In the Clutches of the Past
Book Review: Oreshkin D.B. (2019) Stalinphilia and the Soviet Statistical Epic, Moscow: Misl’ (in Russian).
Abstract
Citation: Smirnov S. (2020) In the Clutches of the Past. Mir Rossii, vol. 29, no 3, pp. 162–176 (in Russian). DOI: 10.17323/1811-038X-2020-29-3-162-176
The reinterpretation of the Soviet experiment during Perestroika failed by most accounts. Yet most Russians still have trouble recognizing the essential flaws of the economic and
political system that emerged in the USSR in the first years of Soviet power. These people still magically believe in the power of Stalin, whose name is, by no accident, used in the title of the book. Even the attempts to reform the regime in 1953 and, especially, after 1985 are considered by many as a crime, and their initiators (Khrushchev, Gorbachev, Yeltsin) as state criminals who should be put on trial. This book argues that the primary reason behind this ‘magic’ is the masterful virtual reality that was created and maintained in the USSR on the basis of Communist ideology, a reality that was maintained using a wide range of tools, primarily statistical.
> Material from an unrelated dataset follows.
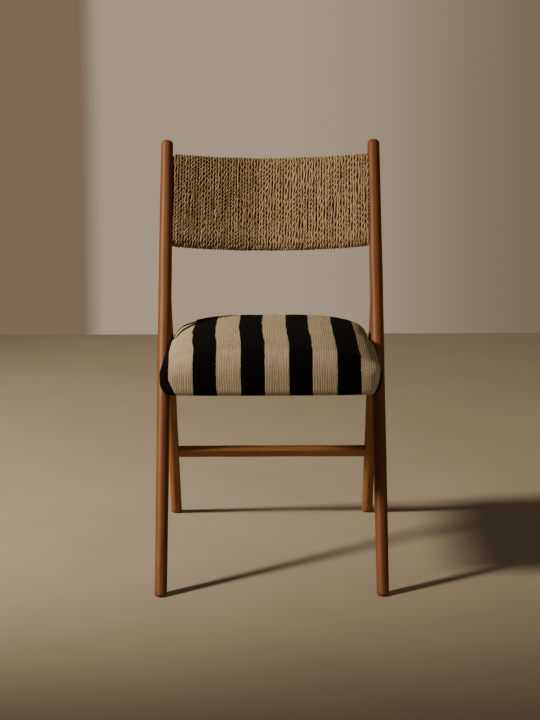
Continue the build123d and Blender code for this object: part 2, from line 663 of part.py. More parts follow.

The discrepancies between the planned indicators and the real achievements are investigated by the author using examples of railway construction, the collectivization of agriculture, laying of channels, etc. In cases when figures presented to the party leadership did not square well with the ideological guidelines, physical elimination was frequently used to get rid of those who fell out of favor (the most striking example concerns the repressions against the organizers of the population census of the USSR in 1937). These same people were also often blamed for the failures in economic and social policy. The author concludes that the continuing perception of the country’s past through the prism of such hagiography is an obstacle to the development of modern Russia.